To that end, charging at a 150kW DC plug will see the 450+ gain 80% in 45 minutes, though charging on a Mercedes wall-box at home will see the same state of charge achieved in 13-and-a-half hours, so it will need slightly more preparation and planning than its fossil-fuel sibling when driving it daily.

Further assistance in maximizing range comes from four levels of brake energy recuperation which feeds energy back into the battery each and every time you slow down, which reduces wear on the brakes as well as the driver as the EV can be driven with one pedal if they so want.
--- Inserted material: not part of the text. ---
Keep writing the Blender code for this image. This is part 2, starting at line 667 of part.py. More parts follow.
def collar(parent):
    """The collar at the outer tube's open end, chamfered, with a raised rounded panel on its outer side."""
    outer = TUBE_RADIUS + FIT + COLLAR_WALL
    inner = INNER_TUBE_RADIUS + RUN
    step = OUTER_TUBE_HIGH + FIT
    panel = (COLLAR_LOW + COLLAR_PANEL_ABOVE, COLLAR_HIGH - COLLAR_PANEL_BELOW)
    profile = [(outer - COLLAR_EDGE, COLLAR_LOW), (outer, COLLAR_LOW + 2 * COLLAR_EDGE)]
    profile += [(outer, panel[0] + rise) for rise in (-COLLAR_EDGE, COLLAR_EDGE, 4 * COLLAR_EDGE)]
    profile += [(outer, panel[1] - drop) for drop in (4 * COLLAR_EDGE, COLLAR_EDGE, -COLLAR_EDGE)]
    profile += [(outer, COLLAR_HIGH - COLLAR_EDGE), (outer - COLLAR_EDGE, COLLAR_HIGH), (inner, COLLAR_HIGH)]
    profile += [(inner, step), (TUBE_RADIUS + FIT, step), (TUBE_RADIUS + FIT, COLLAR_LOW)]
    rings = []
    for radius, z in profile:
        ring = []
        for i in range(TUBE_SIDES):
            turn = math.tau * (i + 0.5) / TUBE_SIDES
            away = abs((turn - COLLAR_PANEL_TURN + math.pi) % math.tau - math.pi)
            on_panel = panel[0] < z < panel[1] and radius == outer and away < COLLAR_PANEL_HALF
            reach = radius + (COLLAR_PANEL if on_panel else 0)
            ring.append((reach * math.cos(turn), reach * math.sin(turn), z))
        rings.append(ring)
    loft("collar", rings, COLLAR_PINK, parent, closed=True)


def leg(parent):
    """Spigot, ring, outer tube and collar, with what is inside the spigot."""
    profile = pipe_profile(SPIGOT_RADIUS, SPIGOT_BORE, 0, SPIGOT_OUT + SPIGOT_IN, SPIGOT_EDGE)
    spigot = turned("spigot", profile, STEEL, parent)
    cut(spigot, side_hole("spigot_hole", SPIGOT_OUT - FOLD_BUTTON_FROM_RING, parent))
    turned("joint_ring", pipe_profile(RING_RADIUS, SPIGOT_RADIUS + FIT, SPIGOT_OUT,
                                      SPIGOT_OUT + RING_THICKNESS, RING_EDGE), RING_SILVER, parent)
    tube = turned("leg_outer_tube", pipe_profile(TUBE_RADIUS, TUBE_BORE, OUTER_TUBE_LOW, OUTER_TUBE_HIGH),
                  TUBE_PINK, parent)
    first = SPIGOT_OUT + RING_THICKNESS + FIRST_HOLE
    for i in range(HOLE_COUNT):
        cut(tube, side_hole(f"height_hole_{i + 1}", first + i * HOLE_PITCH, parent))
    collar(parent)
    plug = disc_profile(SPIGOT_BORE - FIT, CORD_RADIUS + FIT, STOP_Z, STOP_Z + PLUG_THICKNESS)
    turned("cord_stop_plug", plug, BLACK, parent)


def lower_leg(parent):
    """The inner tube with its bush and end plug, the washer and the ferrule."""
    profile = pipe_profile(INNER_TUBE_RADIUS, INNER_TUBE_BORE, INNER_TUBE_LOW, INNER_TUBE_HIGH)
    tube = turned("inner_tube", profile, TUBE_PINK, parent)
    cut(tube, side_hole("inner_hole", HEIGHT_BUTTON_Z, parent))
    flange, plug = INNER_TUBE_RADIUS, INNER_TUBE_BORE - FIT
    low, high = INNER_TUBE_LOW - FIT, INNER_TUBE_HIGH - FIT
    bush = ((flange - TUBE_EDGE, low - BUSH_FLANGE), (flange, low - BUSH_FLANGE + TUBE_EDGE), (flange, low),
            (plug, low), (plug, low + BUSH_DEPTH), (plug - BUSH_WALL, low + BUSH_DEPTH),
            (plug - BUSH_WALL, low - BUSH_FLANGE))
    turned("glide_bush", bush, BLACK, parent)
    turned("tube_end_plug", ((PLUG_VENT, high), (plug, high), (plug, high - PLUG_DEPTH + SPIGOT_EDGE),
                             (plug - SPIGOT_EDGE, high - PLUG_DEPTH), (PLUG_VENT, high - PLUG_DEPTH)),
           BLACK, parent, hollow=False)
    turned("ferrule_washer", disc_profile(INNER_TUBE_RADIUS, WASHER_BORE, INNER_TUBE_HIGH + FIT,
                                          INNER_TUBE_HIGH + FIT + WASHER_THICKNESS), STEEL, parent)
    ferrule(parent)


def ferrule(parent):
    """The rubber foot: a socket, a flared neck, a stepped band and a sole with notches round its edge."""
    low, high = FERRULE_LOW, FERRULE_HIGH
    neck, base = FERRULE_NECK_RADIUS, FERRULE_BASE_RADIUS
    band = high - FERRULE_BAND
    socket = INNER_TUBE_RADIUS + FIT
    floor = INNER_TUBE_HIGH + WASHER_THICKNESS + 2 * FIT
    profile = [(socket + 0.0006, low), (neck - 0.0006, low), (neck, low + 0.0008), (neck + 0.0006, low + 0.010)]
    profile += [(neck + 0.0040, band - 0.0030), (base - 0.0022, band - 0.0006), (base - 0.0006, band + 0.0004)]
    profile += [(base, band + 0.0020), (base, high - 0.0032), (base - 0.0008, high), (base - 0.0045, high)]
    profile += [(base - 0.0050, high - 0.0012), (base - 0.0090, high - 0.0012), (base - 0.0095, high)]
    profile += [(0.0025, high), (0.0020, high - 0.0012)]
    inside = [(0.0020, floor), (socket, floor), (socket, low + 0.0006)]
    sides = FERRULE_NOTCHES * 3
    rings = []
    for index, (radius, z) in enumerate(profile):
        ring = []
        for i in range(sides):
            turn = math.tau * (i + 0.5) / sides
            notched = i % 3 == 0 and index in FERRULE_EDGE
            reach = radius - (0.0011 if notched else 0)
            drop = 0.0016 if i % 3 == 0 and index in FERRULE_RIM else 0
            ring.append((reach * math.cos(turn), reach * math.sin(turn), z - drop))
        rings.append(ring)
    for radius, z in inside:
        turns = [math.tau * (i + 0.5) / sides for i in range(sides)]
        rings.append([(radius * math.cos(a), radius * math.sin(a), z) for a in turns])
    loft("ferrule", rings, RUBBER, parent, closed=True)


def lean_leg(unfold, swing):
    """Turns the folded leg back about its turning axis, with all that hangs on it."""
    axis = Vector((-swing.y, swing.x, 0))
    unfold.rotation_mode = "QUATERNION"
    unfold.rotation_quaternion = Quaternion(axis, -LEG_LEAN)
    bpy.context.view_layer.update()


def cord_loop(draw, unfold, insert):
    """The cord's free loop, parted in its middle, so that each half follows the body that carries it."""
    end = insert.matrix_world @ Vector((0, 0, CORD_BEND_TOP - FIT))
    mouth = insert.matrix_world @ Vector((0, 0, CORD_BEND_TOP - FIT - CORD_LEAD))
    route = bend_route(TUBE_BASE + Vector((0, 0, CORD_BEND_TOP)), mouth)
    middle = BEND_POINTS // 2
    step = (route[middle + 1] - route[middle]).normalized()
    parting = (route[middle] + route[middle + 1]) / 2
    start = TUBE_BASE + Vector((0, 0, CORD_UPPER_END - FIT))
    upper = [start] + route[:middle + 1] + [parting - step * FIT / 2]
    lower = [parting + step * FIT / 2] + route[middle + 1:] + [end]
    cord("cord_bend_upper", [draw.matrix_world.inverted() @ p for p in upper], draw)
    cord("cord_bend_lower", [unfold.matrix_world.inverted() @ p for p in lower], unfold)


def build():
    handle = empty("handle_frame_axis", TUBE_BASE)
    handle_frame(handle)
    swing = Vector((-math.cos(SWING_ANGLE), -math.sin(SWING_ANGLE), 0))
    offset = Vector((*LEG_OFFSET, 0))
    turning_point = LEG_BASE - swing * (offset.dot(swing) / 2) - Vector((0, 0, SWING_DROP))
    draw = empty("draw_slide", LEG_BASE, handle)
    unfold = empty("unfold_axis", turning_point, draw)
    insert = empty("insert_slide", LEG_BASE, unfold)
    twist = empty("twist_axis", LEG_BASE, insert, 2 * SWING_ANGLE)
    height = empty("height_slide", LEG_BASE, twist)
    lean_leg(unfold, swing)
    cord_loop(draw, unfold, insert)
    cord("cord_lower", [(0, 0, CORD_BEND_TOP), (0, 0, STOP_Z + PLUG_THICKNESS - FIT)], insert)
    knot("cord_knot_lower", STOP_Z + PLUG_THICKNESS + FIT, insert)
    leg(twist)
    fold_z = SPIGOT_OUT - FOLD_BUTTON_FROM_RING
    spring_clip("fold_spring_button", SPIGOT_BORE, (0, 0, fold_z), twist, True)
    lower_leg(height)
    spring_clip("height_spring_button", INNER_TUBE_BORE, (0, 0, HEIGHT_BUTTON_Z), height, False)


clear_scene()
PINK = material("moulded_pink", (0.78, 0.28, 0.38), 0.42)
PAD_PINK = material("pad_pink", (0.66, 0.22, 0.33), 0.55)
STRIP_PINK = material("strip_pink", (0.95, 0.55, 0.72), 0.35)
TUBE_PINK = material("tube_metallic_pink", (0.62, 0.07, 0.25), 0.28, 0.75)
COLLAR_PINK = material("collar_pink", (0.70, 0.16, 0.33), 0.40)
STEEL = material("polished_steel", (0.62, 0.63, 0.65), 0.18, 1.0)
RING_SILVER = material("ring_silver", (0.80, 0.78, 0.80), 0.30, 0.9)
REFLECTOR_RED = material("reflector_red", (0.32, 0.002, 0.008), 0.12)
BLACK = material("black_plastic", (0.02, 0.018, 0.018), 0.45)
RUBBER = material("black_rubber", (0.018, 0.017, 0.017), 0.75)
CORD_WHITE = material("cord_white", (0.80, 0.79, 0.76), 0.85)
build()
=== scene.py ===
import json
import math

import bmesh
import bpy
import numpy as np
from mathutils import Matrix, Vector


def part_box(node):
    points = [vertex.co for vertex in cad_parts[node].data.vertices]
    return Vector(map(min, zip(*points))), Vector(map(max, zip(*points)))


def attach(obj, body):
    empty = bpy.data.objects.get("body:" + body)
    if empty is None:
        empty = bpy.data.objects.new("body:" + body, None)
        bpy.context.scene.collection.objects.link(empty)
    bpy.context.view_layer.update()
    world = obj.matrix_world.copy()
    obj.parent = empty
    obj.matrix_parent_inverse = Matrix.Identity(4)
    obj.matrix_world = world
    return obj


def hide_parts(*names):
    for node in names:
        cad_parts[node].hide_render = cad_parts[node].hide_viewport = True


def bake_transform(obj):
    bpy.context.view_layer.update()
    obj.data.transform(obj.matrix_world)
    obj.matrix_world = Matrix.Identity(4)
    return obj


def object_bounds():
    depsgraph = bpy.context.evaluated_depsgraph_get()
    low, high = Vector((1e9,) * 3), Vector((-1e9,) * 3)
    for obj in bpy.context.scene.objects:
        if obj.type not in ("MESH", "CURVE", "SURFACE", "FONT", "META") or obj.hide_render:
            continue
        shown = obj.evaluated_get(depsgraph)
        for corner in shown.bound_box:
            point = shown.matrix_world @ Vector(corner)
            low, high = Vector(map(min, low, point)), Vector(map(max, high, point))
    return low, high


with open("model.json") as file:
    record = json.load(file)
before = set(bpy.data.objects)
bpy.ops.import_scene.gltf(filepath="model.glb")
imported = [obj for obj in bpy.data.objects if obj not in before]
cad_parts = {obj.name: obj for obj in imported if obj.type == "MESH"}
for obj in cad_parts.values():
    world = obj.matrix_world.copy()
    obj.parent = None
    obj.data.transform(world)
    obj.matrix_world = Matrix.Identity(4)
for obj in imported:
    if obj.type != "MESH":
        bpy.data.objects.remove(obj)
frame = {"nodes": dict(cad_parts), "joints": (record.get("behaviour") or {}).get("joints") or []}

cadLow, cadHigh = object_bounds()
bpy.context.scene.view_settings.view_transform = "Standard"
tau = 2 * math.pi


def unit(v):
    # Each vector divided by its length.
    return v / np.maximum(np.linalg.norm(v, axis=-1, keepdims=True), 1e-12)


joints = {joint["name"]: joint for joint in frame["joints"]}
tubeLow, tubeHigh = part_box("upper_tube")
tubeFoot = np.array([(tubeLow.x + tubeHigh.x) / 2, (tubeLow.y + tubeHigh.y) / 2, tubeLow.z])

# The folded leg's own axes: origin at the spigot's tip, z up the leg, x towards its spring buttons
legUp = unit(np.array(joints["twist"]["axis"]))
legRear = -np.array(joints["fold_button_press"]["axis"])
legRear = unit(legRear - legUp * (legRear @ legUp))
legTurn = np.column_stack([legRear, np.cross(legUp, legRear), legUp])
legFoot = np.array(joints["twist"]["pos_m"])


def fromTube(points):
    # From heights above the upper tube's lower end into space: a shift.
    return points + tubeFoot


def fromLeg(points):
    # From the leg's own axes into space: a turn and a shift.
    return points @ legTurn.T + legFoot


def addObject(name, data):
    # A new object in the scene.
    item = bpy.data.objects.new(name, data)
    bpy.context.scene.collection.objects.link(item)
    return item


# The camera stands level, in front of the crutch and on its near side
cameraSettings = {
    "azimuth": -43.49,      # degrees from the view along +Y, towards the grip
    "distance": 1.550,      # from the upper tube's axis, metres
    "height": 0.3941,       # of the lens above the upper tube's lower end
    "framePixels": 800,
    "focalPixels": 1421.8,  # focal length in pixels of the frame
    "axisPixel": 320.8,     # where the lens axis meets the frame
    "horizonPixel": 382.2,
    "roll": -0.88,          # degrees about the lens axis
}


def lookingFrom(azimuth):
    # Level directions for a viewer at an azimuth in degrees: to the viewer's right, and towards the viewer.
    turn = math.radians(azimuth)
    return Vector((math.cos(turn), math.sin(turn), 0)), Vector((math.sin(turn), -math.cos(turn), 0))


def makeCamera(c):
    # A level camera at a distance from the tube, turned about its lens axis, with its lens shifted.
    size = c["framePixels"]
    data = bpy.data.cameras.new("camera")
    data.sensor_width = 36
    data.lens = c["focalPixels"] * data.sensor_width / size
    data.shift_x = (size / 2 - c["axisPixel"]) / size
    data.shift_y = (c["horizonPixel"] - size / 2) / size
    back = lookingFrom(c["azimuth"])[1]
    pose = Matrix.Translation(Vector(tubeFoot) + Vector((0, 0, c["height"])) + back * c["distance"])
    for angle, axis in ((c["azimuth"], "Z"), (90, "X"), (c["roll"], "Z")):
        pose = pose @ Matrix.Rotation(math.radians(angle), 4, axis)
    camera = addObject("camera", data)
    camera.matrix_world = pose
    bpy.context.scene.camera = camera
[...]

Another electric-only ability that stood out in the Mercedes was the range optimiser which, rather than limiting a pre-determined set of features to a fixed extent, calculates in which categories it will be able to gather the most range the most efficiently without impeding the high-end driving experience.

Enter paradise

The electric S-Class’s positioning at the top of the line-up is apparent right from the outset, simply by opening its LED-illuminated door handles that give noticeably firmer feedback than the rest of the Mercedes EVs we drove including the EQA and EQB.

Moving inside, it becomes clearer this is one of the most luxurious vehicles not only in the Mercedes stable, but in the world.

The soft leather seats fold around your body’s every crack and crevice with the utmost care and the headrest is covered in malleable suede cushions I would happily swap for the ones lying on my bed at home.

As part of the eco-friendly mission of the EQ cars, the EQS gets recycled materials honed from leaves and other organic materials that are mashed and bonded to a felt-like appearance and soft to the touch. The cabin-spanning metal climate control vent and ambient lighting bar mimicking the body-spanning LED headlights also supply a cocoon-like atmosphere.

Equal to luxury, the technology in the flagship EQ was taken right out of the year 2050.

There are near as many buttons and switches as there are stars on the dashboard and in the 450+, also sizeable central and driver displays measuring 12.8 and 12.3 inches, respectively.

While the EQS can essentially drive itself through abilities such as adaptive cruise control, lane-keep assist, autonomous parking, and a dozen more advanced assistance systems, nearly every new car on the market can do that nowadays and the Mercedes takes it just a few steps further.

Stopping at a red light brings up a “traffic light cam” on the central display that shows what’s going on in front of your car. I know what you’re thinking – “I have eyes for that” – but rest assured I thought the same until noticing that the sedan shows an impressively-wide picture and there are no blind spots caused by an unideal A-pillar or large wing mirror.

Additionally, the media centre houses a facial recognition camera as well as a fingerprint scanner that would allow any prospective owner to block access to non-approved individuals. The interior cameras serve a double purpose, said the Mercedes spokesperson, as they also monitor attention levels and if they notice the driver isn’t all that present, the emergency assistance systems will be on higher alert and act sooner than they would if the driver was completely focused.

Even with all your attention on the road, the EQS readily intervenes if it thinks a potentially-dangerous situation is rearing its head, something I found out when mashing the accelerator and then quickly climbing on the brakes when one of our country’s beloved taxis veered into the lane, and with this action, the Mercedes immediately tightened the seatbelts and activated brake assistance.

These sensors also pick up movement inside the cabin, and the overhead lighting will then brighten the areas where there’s motion while the seats where no movement is picked up stay dark.

It’s no surprise that the flagship EQ was destined to be magnificent but just how much it can do is still mindboggling. It shines a bright light on a vehicle segment that receives a lot of hate, and we can’t wait until these technologies trickle down to the lower price brackets.